DIRECTIONS: Return only the lines from the top of the material through the line marked by "return np.linspace(0, 2", unaltered.

DATA EXTRACT:
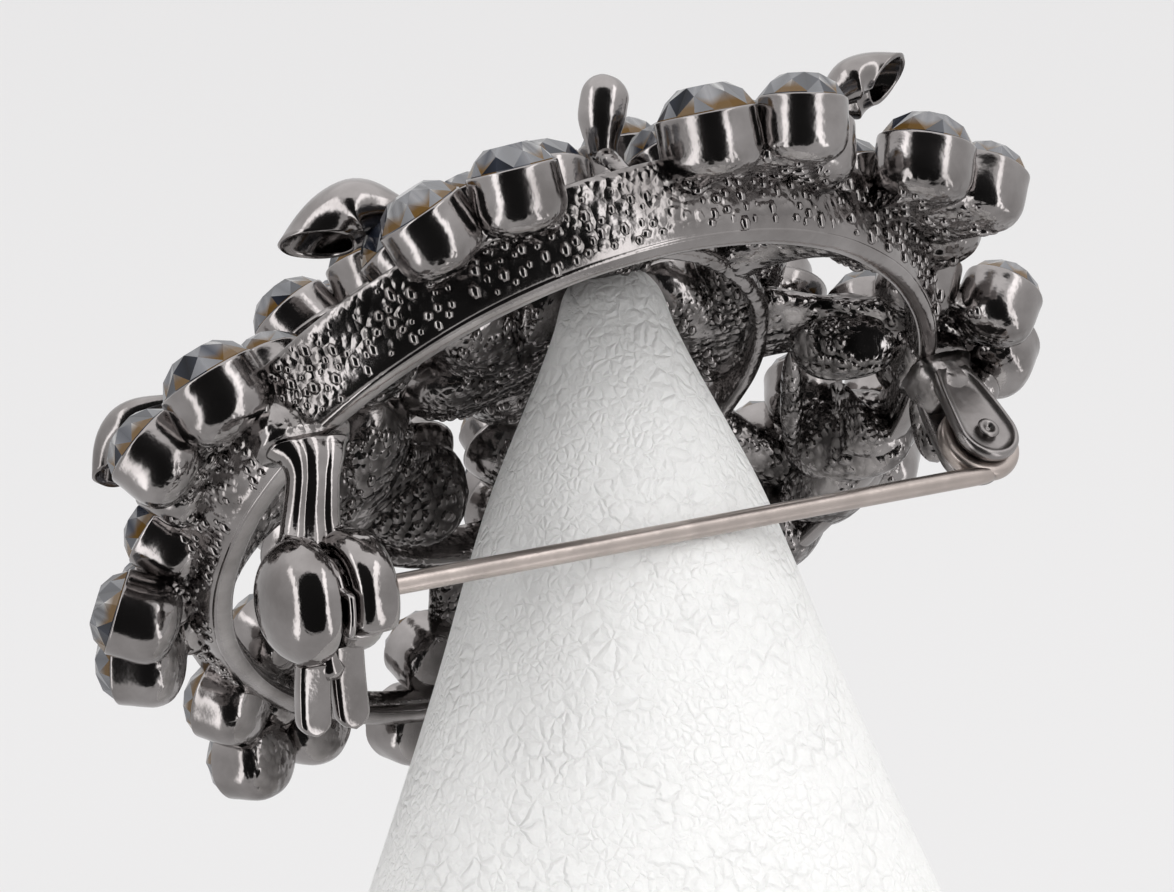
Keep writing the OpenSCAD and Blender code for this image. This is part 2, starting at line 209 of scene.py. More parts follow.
def flower_frame(flower):
    """Frame of a flower: turned round the brooch, out by its reach, up by its lift, then leant outwards."""
    turn, reach, lift, lean = flower[:4]
    return turned(z=turn) @ shifted(reach, 0, lift) @ turned(y=lean)


def petal_frame(flower, petal):
    """Frame of a petal's stone, out from the flower's middle and leant outwards."""
    out = flower_frame(flower) @ turned(z=flower[4] + petal * 360 / PETALS)
    return out @ shifted(PETAL_REACH, 0, -PETAL_DROP) @ turned(y=PETAL_LEAN, z=3 + 7 * petal)


def middle_frame(flower):
    """Frame of a flower's middle stone, turned with its petals."""
    return flower_frame(flower) @ turned(z=flower[4])


def stone_size(flower, petal):
    """Size of a petal's stone. A flower may name one petal with a large stone."""
    return LARGE_STONE if petal == flower[5] and flower[5] > 0 else SMALL_STONE


def rounded_step(x):
    """0 below 0 and 1 above 1, with a smooth rise 3x^2 - 2x^3 between them."""
    x = np.clip(x, 0, 1)
    return x * x * (3 - 2 * x)


def squared(wave, power):
    """A wave's sign times its size to a power. Below 1 the power squares a circle off."""
    return np.sign(wave) * np.abs(wave) ** power


def round_angles(count):
    """Angles evenly spread over a full turn, in radians."""
    return np.linspace(0, 2 * np.pi, count, endpoint=False)


def squared_circle(count, power):
    """Cosine and sine round a full turn, both squared off by a power."""
    angle = round_angles(count)
    return squared(np.cos(angle), power), squared(np.sin(angle), power)


def stacked(x, y, z):
    """Points from their three coordinates, which are first spread to one shape."""
    return np.stack(np.broadcast_arrays(x, y, z), -1)


def polar(r, angle, z):
    """Points from radius, angle in radians and height."""
    return stacked(r * np.cos(angle), r * np.sin(angle), z)


def unit(vectors):
    """Vectors scaled to length 1."""
    return vectors / np.linalg.norm(vectors, axis=-1, keepdims=True)


def quadratic(start, bend, end, t):
    """Place at t on a curve: (1 - t)^2 start + 2t(1 - t) bend + t^2 end."""
    return (1 - t) ** 2 * start + 2 * t * (1 - t) * bend + t**2 * end


def spline(controls, count, closed=False):
    """Count points on a Catmull-Rom curve through the controls, evenly spread over its pieces."""
    p = np.asarray(controls, float)
    n = len(p)
    pieces = n if closed else n - 1
    t = np.linspace(0, pieces, count, endpoint=not closed)
    i = np.minimum(t.astype(int), pieces - 1)
    f = (t - i)[:, None]
    if closed:
        a, b, c, d = p[(i - 1) % n], p[i % n], p[(i + 1) % n], p[(i + 2) % n]
    else:
        a, b, c, d = p[np.maximum(i - 1, 0)], p[i], p[i + 1], p[np.minimum(i + 2, n - 1)]
    square = 2 * a - 5 * b + 4 * c - d
    cube = 3 * b - a - 3 * c + d
    return 0.5 * (2 * b + (c - a) * f + square * f**2 + cube * f**3)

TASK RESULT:
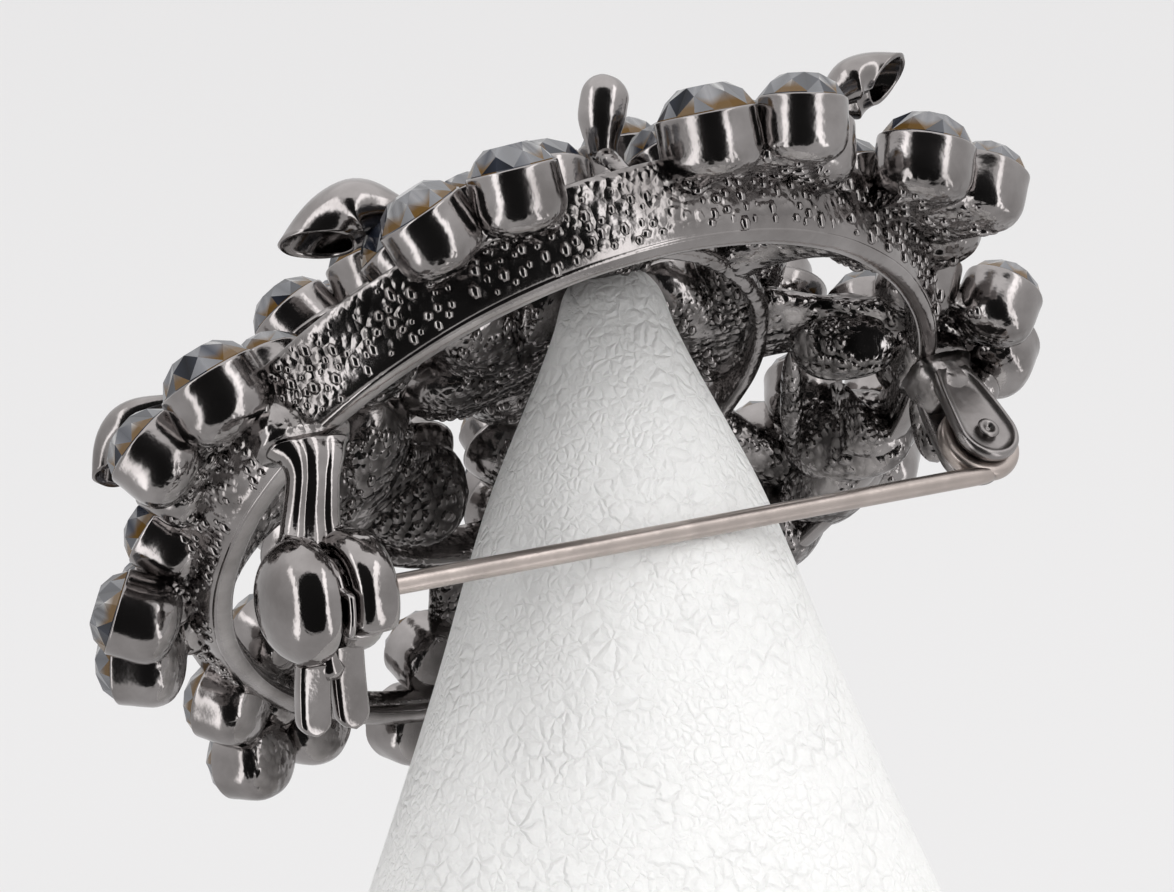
Keep writing the OpenSCAD and Blender code for this image. This is part 2, starting at line 209 of scene.py. More parts follow.
def flower_frame(flower):
    """Frame of a flower: turned round the brooch, out by its reach, up by its lift, then leant outwards."""
    turn, reach, lift, lean = flower[:4]
    return turned(z=turn) @ shifted(reach, 0, lift) @ turned(y=lean)


def petal_frame(flower, petal):
    """Frame of a petal's stone, out from the flower's middle and leant outwards."""
    out = flower_frame(flower) @ turned(z=flower[4] + petal * 360 / PETALS)
    return out @ shifted(PETAL_REACH, 0, -PETAL_DROP) @ turned(y=PETAL_LEAN, z=3 + 7 * petal)


def middle_frame(flower):
    """Frame of a flower's middle stone, turned with its petals."""
    return flower_frame(flower) @ turned(z=flower[4])


def stone_size(flower, petal):
    """Size of a petal's stone. A flower may name one petal with a large stone."""
    return LARGE_STONE if petal == flower[5] and flower[5] > 0 else SMALL_STONE


def rounded_step(x):
    """0 below 0 and 1 above 1, with a smooth rise 3x^2 - 2x^3 between them."""
    x = np.clip(x, 0, 1)
    return x * x * (3 - 2 * x)


def squared(wave, power):
    """A wave's sign times its size to a power. Below 1 the power squares a circle off."""
    return np.sign(wave) * np.abs(wave) ** power


def round_angles(count):
    """Angles evenly spread over a full turn, in radians."""
    return np.linspace(0, 2 * np.pi, count, endpoint=False)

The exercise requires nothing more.